Sweden reported soft May GDP data. GDP came in at 0.1% m/m vs. 0.4% expected and -0.7% m/m in April. The y/y rate came in at -0.2% and was the first contraction since November. The details were disappointing, as household consumption expenditure was a drag to growth while lower imports were a modest growth tailwind. The data underscore the Riksbank’s dovish guidance that “the policy rate can be cut two or three times during the second half of the year.” Bottom line: monetary policy divergences between Riksbank and Norges Bank suggests NOK/SEK can edge higher.
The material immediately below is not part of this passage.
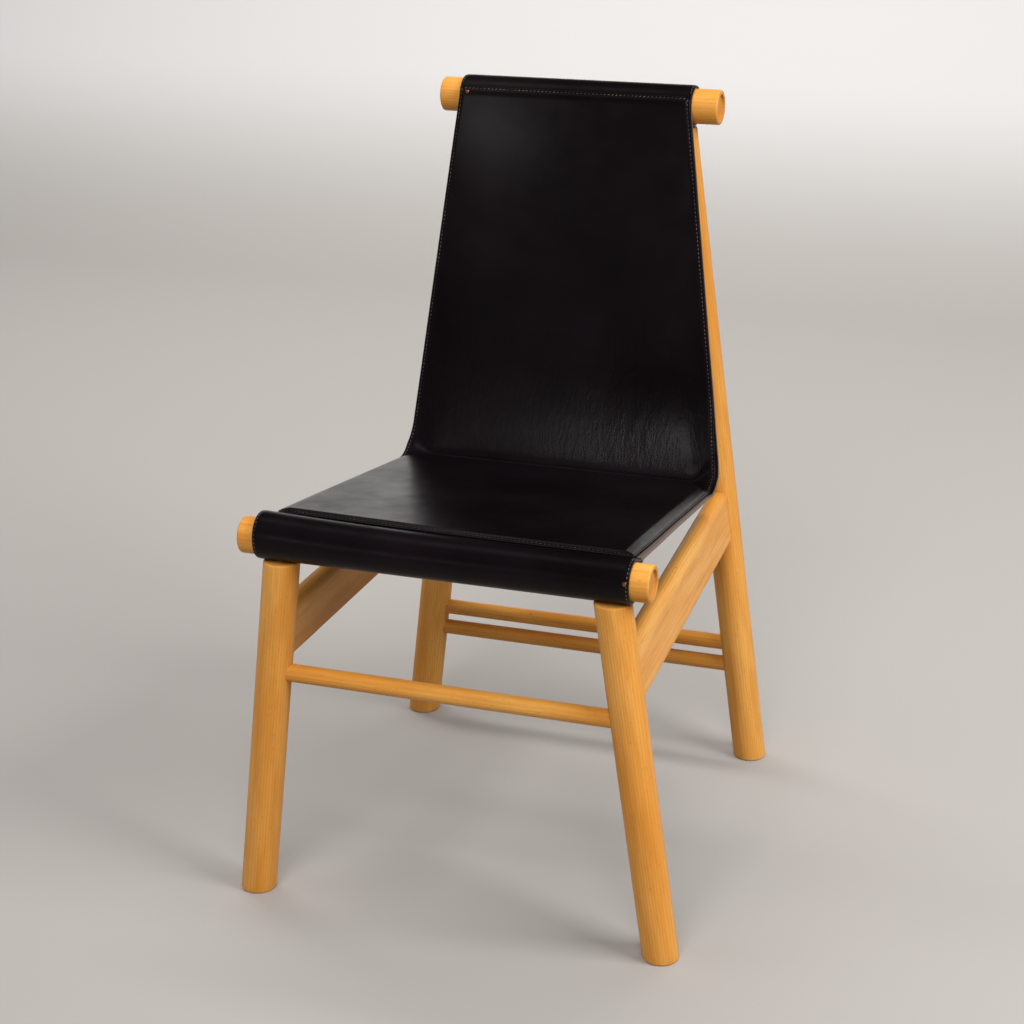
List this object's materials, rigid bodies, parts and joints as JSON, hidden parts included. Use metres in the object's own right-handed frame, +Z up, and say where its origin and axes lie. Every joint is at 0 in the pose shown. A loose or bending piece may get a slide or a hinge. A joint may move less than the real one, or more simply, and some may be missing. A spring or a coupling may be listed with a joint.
{
  "type": "sling dining chair",
  "caption": "Dining chair with splayed round wooden legs, flat side rails and a black leather sling wrapped round a front roller and a top roller.",
  "frame": {"origin": "centre of the bounding box's base, on the floor", "axes": "+Z up, the sitter looks along -Y, +X to the right when the chair is seen from the front"},
  "size_m": [0.5182, 0.5344, 0.8513],
  "materials": {
    "frame_wood": "honey coloured clear satin finish on planed and turned hardwood",
    "dowel_wood": "bare turned hardwood dowel",
    "leather": "black saddle leather, satin",
    "panel_leather": "black saddle leather, satin, lightly creased",
    "felt": "grey pressed wool felt",
    "copper": "worn copper"
  },
  "bodies": {
    "root": {"front_leg_left": "frame_wood", "front_leg_right": "frame_wood", "front_roller": "frame_wood", "front_roller_dowel_left": "dowel_wood", "front_roller_dowel_right": "dowel_wood", "front_stretcher": "frame_wood", "rail_dowel_left_front_lower": "dowel_wood", "rail_dowel_left_front_upper": "dowel_wood", "rail_dowel_left_rear_lower": "dowel_wood", "rail_dowel_left_rear_upper": "dowel_wood", "rail_dowel_right_front_lower": "dowel_wood", "rail_dowel_right_front_upper": "dowel_wood", "rail_dowel_right_rear_lower": "dowel_wood", "rail_dowel_right_rear_upper": "dowel_wood", "rear_post_left": "frame_wood", "rear_post_right": "frame_wood", "rear_stretcher_lower": "frame_wood", "rear_stretcher_upper": "frame_wood", "rivet_front_right": "copper", "rivet_top_left": "copper", "seat_pad": "felt", "side_rail_left": "frame_wood", "side_rail_right": "frame_wood", "sling_base": "leather", "sling_panel": "panel_leather", "top_roller": "frame_wood", "top_roller_dowel_left": "dowel_wood", "top_roller_dowel_right": "dowel_wood"}
  },
  "joints": []
}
The Norges Bank is in no rush to start easing.


Japan Finance Minister Suzuki spoke. He warned that inflation remains a concern as the weak yen pushes up import costs. Suzuki added that he expects the BOJ to manage monetary policy appropriately. Nonetheless, the BOJ is unlikely to tighten more than is currently priced-in which will limit JPY relief rallies. First, Japan underlying inflation is in a firm downtrend and near the 2% target. Second, consumption spending in Japan remains weak. Real household spending unexpectedly fell -1.8% y/y in May vs. 0.3% expected and 0.5% y/y and driven by sharp declines in utilities and household durable goods. The swaps market is pricing in 50% odds of a 10 bp rate hike at the next meeting July 31, and a total of 35 bp of tightening over the next 12 months.

Philippines June CPI came in soft. Headline came in at 3.7% y/y vs. 3.9% expected and actual in May. This was the lowest since March and moves further within the 2-4% target range. The central bank just delivered a dovish hold last week, as Governor Remolona said, “The balance of risks to the inflation outlook has shifted to the downside for 2024 and 2025 due largely to the impact of lower import tariffs on rice.” He added that this makes a rate cut at the next meeting August 15 somewhat more likely than before and that a total 50 bp of easing this year was possible. Of note, the market is pricing in 100 bp of easing in H2. This seems too aggressive when the peso is trading near all-time lows.